SAN ANTONIO, Texas - If you've noticed you have a few more friends and neighbors lately, that's not an accident. Texas led the nation in population growth from 2014 to 2015, adding almost 500,000 new people, according to the U.S. Census Bureau.

Lloyd Potter, Texas State Demographer, says much of that growth occurred among Hispanics and other minority groups.

"Essentially, Texas is continuing to have increases in the Hispanic population that really are driving the growth of the population in the state"," says Potter. So, increasingly, the state is Hispanic."

Potter says Hispanics are not only migrating to Texas, but those here are younger and are having more children than whites.

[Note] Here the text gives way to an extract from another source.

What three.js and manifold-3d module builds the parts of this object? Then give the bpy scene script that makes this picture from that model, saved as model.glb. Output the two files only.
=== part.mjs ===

He says there has also been growth in the state's Asian population, with large numbers migrating from China and India. Much of the growth occurred in Texas four largest metro areas, Houston, Dallas, San Antonio and Austin.

Potter says estimates were made in July of last year, just before the drop in oil prices, so the gains could be fewer with the loss of jobs in the petroleum sector. But he adds that if the overall trend continues, Texas could eventually gain two or three seats in Congress.

"Essentially that shift that's occurring where Texas is getting an larger portion of the overall population in the country means that some of the U.S. House seats will likely come to Texas, and there will be some states that are likely to lose a seat or two," Potter says.

Texas remains the second largest state in the country, with 27.5 million residents as of the 2015 estimate. California remains the largest state with 39 million people.